Previous studies have shown that mice and honeybees can be conditioned to associate certain times of day with different rewards, like food or a mate. Fruit flies are very well understood -- scientists have a great handle on how their genes are organized, so it's not hard to figure out what genetic changes cause behavioral ones -- so Heisenberg decided to see if this sense of time could be replicated in a such a simple organism.
For two days in a row, Heisenberg and his colleagues exposed fruit flies to sugary treats in the morning and afternoon -- each with a specific smell. On the third day, they had access to both.
"Hungry flies learn that in the morning the odor of banana promises food and that in the afternoon the odor of apple promises food," Heisenberg said. "If this was true for two consecutive days, on the third day the flies in their choice between odor of banana and apple prefer banana in the morning and apple in the afternoon."
They're not exactly building sundials, but it's kind of mind-blowing to imagine such a tiny creature keeping any mark of their days. The effect persisted as long as the "morning" and "afternoon" conditioning sessions were at least four hours apart, and as long as the flies' circadian rhythm wasn't interrupted with constant sunlight.

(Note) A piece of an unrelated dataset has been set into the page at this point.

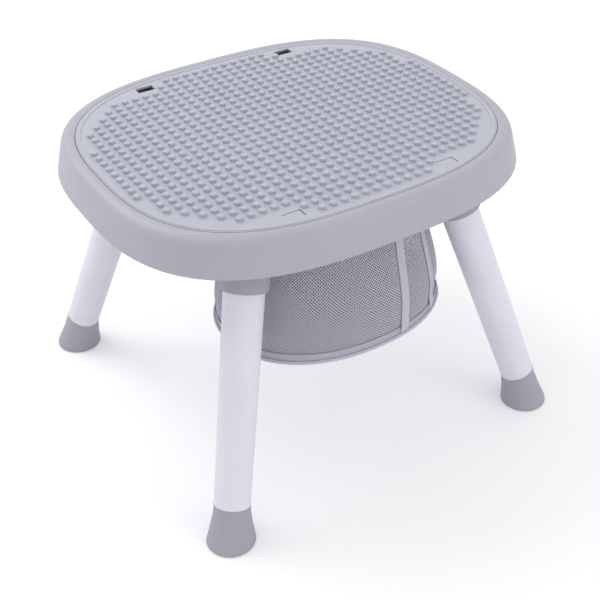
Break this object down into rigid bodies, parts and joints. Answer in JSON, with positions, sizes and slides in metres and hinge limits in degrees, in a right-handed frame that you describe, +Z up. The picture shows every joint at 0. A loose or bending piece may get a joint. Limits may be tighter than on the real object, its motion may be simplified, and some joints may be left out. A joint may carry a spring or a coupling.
{
  "type": "kids play table with storage",
  "caption": "Low oval play table with a studded lift-off lid over a shallow tray and a hanging net basket, on splayed plug-in legs.",
  "frame": {"origin": "centre of the table on the floor", "axes": "+X along the table, +Y across it away from the basket's side, +Z up"},
  "size_m": [0.604, 0.5764, 0.4396],
  "materials": {
    "frame_plastic": "satin moulded plastic, cool light grey",
    "lid_plastic": "semi-gloss moulded plastic, cool light grey",
    "socket_plastic": "satin moulded plastic, mid grey",
    "tube_plastic": "smooth off-white plastic tube",
    "button_plastic": "satin moulded plastic, off-white",
    "steel": "zinc plated",
    "spring_steel": "bare spring steel",
    "net_cloth": "knitted polyester net",
    "band_cloth": "woven polyester",
    "tape_cloth": "woven binding tape"
  },
  "bodies": {
    "table": {"tabletop_frame": "frame_plastic", "storage_tray": "frame_plastic", "tray_screws": "steel", "socket_screws": "steel", "basket_hoop": "frame_plastic", "basket_hem": "tape_cloth", "basket_net": "net_cloth", "basket_band": "band_cloth", "basket_floor": "band_cloth", "basket_piping": "tape_cloth", "basket_tape_front": "tape_cloth", "basket_tape_right": "tape_cloth", "basket_tape_rear": "tape_cloth", "basket_tape_left": "tape_cloth", "leg_socket_front_left": "socket_plastic", "leg_tube_front_left": "tube_plastic", "leg_foot_front_left": "socket_plastic", "leg_spring_front_left": "spring_steel", "leg_socket_front_right": "socket_plastic", "leg_tube_front_right": "tube_plastic", "leg_foot_front_right": "socket_plastic", "leg_spring_front_right": "spring_steel", "leg_socket_rear_left": "socket_plastic", "leg_tube_rear_left": "tube_plastic", "leg_foot_rear_left": "socket_plastic", "leg_spring_rear_left": "spring_steel", "leg_socket_rear_right": "socket_plastic", "leg_tube_rear_right": "tube_plastic", "leg_foot_rear_right": "socket_plastic", "leg_spring_rear_right": "spring_steel"},
    "lid": {"stud_lid": "lid_plastic", "flap_pin_left": "steel", "flap_pin_right": "steel", "flap_spring_left": "spring_steel", "flap_spring_right": "spring_steel"},
    "flap_left": {"flap_left": "lid_plastic"},
    "flap_right": {"flap_right": "lid_plastic"},
    "button_front_left": {"leg_button_front_left": "button_plastic"},
    "button_front_right": {"leg_button_front_right": "button_plastic"},
    "button_rear_left": {"leg_button_rear_left": "button_plastic"},
    "button_rear_right": {"leg_button_rear_right": "button_plastic"}
  },
  "joints": [
    {"name": "lid_lift", "type": "slide", "parent": "table", "child": "lid", "axis": [0, 0, 1], "range_m": [0, 0.12]},
    {"name": "flap_left_hinge", "type": "hinge", "parent": "lid", "child": "flap_left", "pos_m": [-0.1258, -0.202, 0.4296], "axis": [0, 1, 0], "range_deg": [0, 35], "stiffness_Nm_per_rad": 0.02, "springref_deg": -17.19},
    {"name": "flap_right_hinge", "type": "hinge", "parent": "lid", "child": "flap_right", "pos_m": [0.1062, -0.202, 0.4296], "axis": [0, 1, 0], "range_deg": [0, 35], "stiffness_Nm_per_rad": 0.02, "springref_deg": -17.19},
    {"name": "button_front_left_press", "type": "slide", "parent": "table", "child": "button_front_left", "axis": [-0.6618, -0.6556, 0.3635], "range_m": [0, 0.0065], "stiffness_N_per_m": 200, "springref_m": -0.004, "deforming": ["leg_spring_front_left"]},
    {"name": "button_front_right_press", "type": "slide", "parent": "table", "child": "button_front_right", "axis": [0.6618, -0.6556, 0.3635], "range_m": [0, 0.0065], "stiffness_N_per_m": 200, "springref_m": -0.004, "deforming": ["leg_spring_front_right"]},
    {"name": "button_rear_left_press", "type": "slide", "parent": "table", "child": "button_rear_left", "axis": [-0.6618, 0.6556, 0.3635], "range_m": [0, 0.0065], "stiffness_N_per_m": 200, "springref_m": -0.004, "deforming": ["leg_spring_rear_left"]},
    {"name": "button_rear_right_press", "type": "slide", "parent": "table", "child": "button_rear_right", "axis": [0.6618, 0.6556, 0.3635], "range_m": [0, 0.0065], "stiffness_N_per_m": 200, "springref_m": -0.004, "deforming": ["leg_spring_rear_right"]}
  ]
}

Now that they know flies exhibit this time-coded behavior, Heisenberg and his colleagues can explore just what genes have created the capability, and how time functions in a fly brain. That could eventually help explain the phenomenon in other, more complex organisms. However they manage it, it's definitely an evolutionary advantage.
"Most organisms have an endogenous clock to organize their behavior over the day. This behavioral control is innate. To be able to modify this control by experience is a substantial advantage. For instance, in nature certain flowers provide food at certain times of the day, certain predators may be around at particular times, etc.," Heisenberg said.